Big business and major corporations use illegal labor because it's cheap and easily replaceable. If that means turning a blind eye to day laborers using fake or stolen SSN's, it's the price to pay for profit.
As author Sally Denton sees it, some believe that the United States benefits greatly from maintaining a steady stream of illegal workers into the country.
"Characteristically, many Americans want it all," Denton has said. "Business wants cheap labor.
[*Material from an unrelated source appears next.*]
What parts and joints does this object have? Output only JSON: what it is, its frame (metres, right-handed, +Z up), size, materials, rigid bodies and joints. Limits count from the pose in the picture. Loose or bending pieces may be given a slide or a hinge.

Consumers want low prices."
Social Security wins the game through maintaining a small pot of benefits that will never be tapped, because the workers who would receive them cannot report their earnings without fear of deportation.
Estimates conducted by the SSA's chief actuary, Stephen Goss, revealed that without the taxes levied on earnings in the suspense file, the long-term "funding hole" of the SSA benefit pool would shrink by as much as ten percent.
The IRS wins because it collects the taxes withheld from fraudulent employee accounts without having to refund any of it, since no tax return is ever filed.
In short, the earnings suspense file is the jackpot for a very profitable game in which everyone wins -- everyone, that is, except consumers who have been victims of ID theft, and the undocumented immigrants who are forced to use false ID's just to get a start in this country but who are not able to reap any of the benefits that accrue to others who pay into Social Security.
Bob Sullivan views it as "the government turning a blind eye to identity theft so that big business can get cheap labor." It's impossible to provide a concrete solution to the plague of SSN thefts without addressing the issue of immigration law as well, in his view.
"Liberals won't go after it because they support immigrant rights. Conservatives won't stop it because they support cheap labor and corporate profit ... there's no constituency" in the issue, he said.
And meanwhile, there may be as many as 1 in 50 people in America who have someone else sharing their Social Security number, helping the "secret stash" of the Earnings Suspense File to get bigger with each passing year.